3D code data
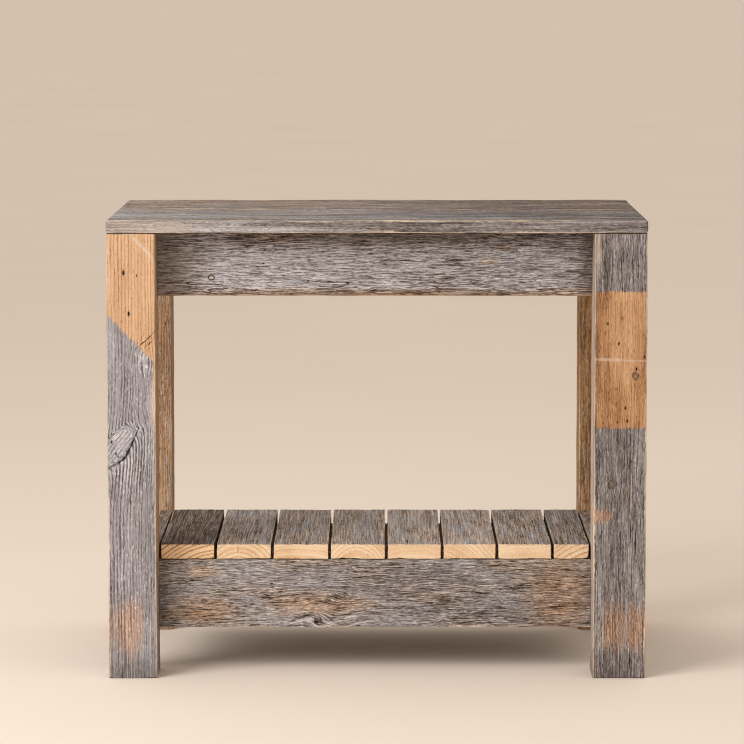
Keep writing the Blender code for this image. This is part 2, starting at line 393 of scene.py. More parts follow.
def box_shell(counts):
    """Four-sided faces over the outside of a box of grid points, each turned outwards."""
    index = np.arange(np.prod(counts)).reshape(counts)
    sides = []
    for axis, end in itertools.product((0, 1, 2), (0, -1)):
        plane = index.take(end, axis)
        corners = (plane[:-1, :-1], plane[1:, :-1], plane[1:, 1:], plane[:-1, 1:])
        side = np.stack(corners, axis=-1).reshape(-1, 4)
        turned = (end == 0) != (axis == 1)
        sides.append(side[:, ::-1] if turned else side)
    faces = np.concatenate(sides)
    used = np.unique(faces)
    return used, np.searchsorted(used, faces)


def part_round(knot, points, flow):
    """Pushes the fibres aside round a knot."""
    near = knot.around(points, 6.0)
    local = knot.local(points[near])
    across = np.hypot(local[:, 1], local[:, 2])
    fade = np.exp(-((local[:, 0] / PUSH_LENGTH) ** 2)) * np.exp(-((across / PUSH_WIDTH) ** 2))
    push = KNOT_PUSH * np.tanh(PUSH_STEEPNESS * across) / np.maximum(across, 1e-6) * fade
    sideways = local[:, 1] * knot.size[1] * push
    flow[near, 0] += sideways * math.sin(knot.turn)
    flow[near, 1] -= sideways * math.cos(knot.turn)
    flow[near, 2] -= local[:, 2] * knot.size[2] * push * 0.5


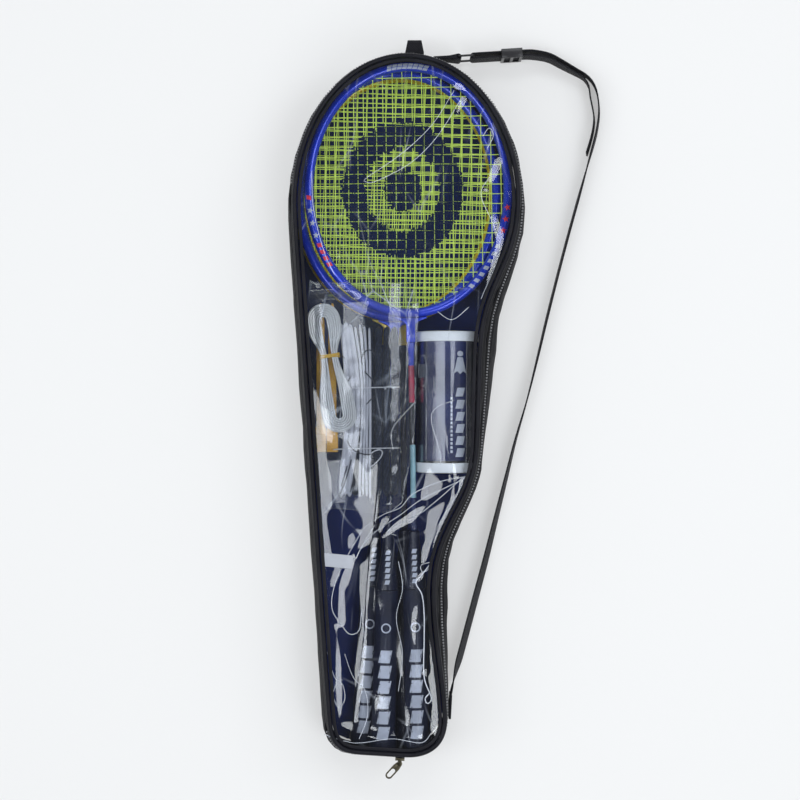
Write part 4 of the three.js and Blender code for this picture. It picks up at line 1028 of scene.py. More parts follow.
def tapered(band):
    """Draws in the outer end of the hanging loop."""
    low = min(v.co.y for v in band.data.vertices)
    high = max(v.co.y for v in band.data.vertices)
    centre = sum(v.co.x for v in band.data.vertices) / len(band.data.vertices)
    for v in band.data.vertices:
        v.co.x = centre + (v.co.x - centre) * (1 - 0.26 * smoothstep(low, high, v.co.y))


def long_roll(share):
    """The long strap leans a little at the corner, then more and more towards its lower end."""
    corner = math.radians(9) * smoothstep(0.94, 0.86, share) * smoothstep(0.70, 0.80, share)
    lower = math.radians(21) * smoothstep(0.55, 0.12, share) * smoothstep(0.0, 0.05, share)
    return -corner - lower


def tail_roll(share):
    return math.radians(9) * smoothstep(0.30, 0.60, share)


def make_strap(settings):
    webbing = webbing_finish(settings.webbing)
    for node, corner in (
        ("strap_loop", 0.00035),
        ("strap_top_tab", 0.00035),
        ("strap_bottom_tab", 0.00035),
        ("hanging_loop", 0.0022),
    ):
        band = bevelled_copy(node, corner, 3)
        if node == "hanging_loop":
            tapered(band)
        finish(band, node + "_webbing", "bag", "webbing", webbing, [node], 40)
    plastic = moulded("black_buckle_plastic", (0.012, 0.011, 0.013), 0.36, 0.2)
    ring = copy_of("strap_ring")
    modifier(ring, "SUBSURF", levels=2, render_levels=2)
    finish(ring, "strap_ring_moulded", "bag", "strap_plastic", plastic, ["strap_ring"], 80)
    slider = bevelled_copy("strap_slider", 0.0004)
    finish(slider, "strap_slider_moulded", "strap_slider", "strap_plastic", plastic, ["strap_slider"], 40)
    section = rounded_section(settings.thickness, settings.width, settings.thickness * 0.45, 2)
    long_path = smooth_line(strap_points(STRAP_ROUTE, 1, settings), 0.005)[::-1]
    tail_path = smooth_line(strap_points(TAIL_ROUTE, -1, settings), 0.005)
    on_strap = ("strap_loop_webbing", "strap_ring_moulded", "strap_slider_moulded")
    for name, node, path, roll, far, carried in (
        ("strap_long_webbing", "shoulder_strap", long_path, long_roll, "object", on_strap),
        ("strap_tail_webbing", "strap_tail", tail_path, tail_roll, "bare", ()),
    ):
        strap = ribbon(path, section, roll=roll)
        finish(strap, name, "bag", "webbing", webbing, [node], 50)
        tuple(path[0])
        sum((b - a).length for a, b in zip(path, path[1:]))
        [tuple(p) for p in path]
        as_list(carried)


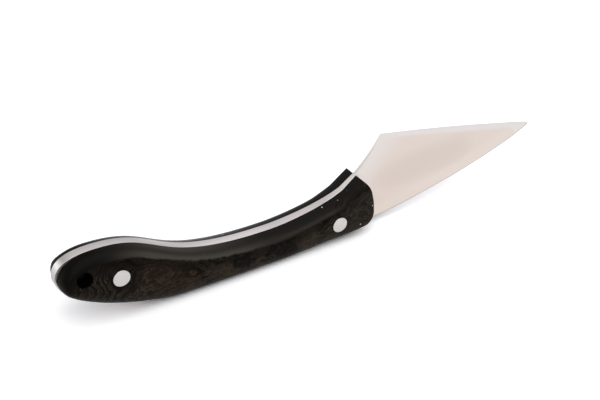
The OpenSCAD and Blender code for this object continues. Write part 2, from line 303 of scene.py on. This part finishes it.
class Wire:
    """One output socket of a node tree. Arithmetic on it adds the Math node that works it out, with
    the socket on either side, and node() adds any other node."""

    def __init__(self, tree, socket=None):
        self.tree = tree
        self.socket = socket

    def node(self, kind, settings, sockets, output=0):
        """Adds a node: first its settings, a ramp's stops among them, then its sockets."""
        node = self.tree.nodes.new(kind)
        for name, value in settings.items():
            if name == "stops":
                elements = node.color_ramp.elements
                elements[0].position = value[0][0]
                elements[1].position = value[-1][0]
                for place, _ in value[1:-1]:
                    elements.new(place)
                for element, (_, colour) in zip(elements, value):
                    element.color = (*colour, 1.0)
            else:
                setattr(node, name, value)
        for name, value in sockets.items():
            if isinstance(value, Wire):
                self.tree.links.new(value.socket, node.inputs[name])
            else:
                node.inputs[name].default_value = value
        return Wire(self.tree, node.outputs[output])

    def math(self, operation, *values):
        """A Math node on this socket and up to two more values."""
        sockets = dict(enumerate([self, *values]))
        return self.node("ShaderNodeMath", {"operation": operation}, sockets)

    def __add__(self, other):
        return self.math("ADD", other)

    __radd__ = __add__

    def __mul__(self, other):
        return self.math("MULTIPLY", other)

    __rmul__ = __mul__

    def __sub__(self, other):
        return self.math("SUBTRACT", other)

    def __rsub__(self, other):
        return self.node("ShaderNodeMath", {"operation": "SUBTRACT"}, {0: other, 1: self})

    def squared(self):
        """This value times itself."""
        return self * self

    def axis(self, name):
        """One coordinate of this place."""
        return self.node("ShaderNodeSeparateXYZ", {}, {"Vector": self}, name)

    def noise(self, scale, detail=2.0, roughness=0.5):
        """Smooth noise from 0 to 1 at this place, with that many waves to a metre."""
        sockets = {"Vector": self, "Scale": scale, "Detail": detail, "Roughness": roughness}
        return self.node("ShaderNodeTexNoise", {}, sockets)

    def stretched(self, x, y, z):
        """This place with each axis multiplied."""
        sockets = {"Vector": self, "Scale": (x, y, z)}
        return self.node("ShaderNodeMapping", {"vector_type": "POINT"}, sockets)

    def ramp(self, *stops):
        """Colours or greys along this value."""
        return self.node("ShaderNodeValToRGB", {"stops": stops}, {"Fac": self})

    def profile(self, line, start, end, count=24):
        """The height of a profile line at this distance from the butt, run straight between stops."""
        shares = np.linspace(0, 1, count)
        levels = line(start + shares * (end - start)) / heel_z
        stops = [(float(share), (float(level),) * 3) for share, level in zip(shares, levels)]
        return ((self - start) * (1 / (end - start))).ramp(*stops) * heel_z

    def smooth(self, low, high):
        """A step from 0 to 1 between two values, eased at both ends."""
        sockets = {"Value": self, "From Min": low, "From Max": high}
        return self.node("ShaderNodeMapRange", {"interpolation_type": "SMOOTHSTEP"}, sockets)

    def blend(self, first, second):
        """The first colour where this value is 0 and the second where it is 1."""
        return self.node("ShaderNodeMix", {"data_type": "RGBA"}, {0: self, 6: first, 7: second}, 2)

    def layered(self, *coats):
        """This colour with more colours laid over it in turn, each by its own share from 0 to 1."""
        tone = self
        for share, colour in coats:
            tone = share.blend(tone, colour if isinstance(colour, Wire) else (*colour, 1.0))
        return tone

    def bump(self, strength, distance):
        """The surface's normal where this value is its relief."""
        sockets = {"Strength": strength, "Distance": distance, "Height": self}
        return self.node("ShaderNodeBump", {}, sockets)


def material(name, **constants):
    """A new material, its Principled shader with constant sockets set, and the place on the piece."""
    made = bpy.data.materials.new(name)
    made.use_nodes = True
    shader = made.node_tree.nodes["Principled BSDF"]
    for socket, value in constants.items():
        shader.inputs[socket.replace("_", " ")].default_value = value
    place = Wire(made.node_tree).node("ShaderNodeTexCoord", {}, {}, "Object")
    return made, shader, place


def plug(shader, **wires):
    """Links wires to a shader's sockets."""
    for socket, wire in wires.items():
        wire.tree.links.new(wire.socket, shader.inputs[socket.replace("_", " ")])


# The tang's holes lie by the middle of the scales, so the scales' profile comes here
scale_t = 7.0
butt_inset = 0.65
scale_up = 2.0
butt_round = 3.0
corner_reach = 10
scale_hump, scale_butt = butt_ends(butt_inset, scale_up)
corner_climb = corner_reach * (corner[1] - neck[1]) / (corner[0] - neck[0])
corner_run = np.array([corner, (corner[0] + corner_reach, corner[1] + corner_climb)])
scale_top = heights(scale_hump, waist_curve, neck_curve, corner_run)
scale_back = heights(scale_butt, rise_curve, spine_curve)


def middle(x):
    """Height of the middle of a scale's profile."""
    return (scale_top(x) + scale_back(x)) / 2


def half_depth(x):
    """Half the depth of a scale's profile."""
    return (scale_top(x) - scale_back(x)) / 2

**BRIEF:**
Only the lines from the one bearing "Write part 4" through the one bearing "return math.radians(9) *" should be repeated, exactly as given.

**SOLUTION FOR THIS EXERCISE:**
Write part 4 of the three.js and Blender code for this picture. It picks up at line 1028 of scene.py. More parts follow.
def tapered(band):
    """Draws in the outer end of the hanging loop."""
    low = min(v.co.y for v in band.data.vertices)
    high = max(v.co.y for v in band.data.vertices)
    centre = sum(v.co.x for v in band.data.vertices) / len(band.data.vertices)
    for v in band.data.vertices:
        v.co.x = centre + (v.co.x - centre) * (1 - 0.26 * smoothstep(low, high, v.co.y))


def long_roll(share):
    """The long strap leans a little at the corner, then more and more towards its lower end."""
    corner = math.radians(9) * smoothstep(0.94, 0.86, share) * smoothstep(0.70, 0.80, share)
    lower = math.radians(21) * smoothstep(0.55, 0.12, share) * smoothstep(0.0, 0.05, share)
    return -corner - lower


def tail_roll(share):
    return math.radians(9) * smoothstep(0.30, 0.60, share)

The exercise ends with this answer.